■ WHAT IS BEING ASKED ■
Write the material out again exactly.

■ SOURCE MATERIAL ■
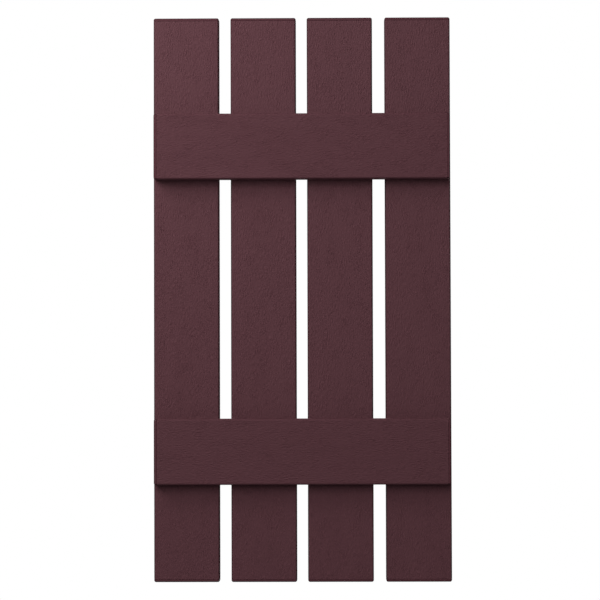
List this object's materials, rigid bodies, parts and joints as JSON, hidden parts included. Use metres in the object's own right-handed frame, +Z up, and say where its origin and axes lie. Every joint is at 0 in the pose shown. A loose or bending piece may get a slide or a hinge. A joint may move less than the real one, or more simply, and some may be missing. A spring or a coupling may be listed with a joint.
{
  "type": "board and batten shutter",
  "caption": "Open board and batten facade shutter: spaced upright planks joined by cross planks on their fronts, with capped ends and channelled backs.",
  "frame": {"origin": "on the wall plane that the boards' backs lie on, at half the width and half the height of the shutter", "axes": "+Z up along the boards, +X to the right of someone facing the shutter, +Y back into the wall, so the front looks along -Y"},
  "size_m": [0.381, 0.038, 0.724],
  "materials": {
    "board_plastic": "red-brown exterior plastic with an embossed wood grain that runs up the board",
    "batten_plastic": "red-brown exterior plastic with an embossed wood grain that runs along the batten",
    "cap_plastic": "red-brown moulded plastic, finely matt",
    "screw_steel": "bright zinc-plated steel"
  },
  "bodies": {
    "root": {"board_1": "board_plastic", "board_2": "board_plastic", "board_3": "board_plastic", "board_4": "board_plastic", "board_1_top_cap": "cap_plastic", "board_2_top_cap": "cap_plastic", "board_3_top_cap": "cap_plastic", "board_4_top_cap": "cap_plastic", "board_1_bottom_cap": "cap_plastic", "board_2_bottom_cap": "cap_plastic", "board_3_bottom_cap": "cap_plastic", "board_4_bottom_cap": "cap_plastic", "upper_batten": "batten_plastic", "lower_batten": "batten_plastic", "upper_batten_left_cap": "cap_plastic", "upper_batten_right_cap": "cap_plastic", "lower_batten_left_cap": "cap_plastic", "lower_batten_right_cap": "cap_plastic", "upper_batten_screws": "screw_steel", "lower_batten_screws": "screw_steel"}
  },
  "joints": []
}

■ EXERCISE RESPONSE ■
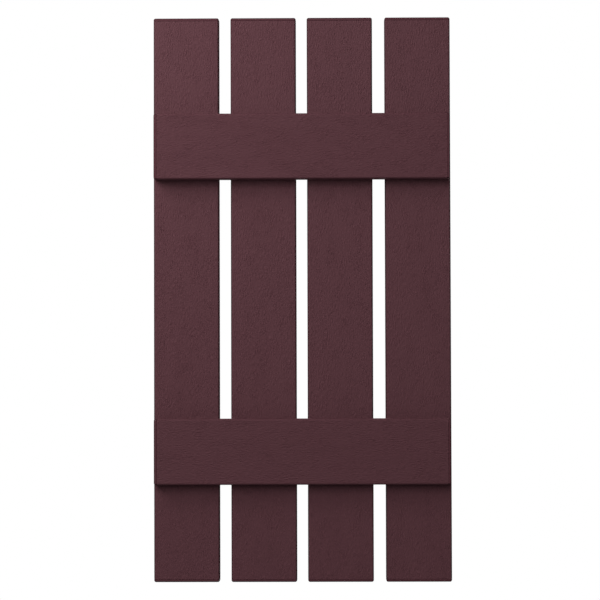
List this object's materials, rigid bodies, parts and joints as JSON, hidden parts included. Use metres in the object's own right-handed frame, +Z up, and say where its origin and axes lie. Every joint is at 0 in the pose shown. A loose or bending piece may get a slide or a hinge. A joint may move less than the real one, or more simply, and some may be missing. A spring or a coupling may be listed with a joint.
{
  "type": "board and batten shutter",
  "caption": "Open board and batten facade shutter: spaced upright planks joined by cross planks on their fronts, with capped ends and channelled backs.",
  "frame": {"origin": "on the wall plane that the boards' backs lie on, at half the width and half the height of the shutter", "axes": "+Z up along the boards, +X to the right of someone facing the shutter, +Y back into the wall, so the front looks along -Y"},
  "size_m": [0.381, 0.038, 0.724],
  "materials": {
    "board_plastic": "red-brown exterior plastic with an embossed wood grain that runs up the board",
    "batten_plastic": "red-brown exterior plastic with an embossed wood grain that runs along the batten",
    "cap_plastic": "red-brown moulded plastic, finely matt",
    "screw_steel": "bright zinc-plated steel"
  },
  "bodies": {
    "root": {"board_1": "board_plastic", "board_2": "board_plastic", "board_3": "board_plastic", "board_4": "board_plastic", "board_1_top_cap": "cap_plastic", "board_2_top_cap": "cap_plastic", "board_3_top_cap": "cap_plastic", "board_4_top_cap": "cap_plastic", "board_1_bottom_cap": "cap_plastic", "board_2_bottom_cap": "cap_plastic", "board_3_bottom_cap": "cap_plastic", "board_4_bottom_cap": "cap_plastic", "upper_batten": "batten_plastic", "lower_batten": "batten_plastic", "upper_batten_left_cap": "cap_plastic", "upper_batten_right_cap": "cap_plastic", "lower_batten_left_cap": "cap_plastic", "lower_batten_right_cap": "cap_plastic", "upper_batten_screws": "screw_steel", "lower_batten_screws": "screw_steel"}
  },
  "joints": []
}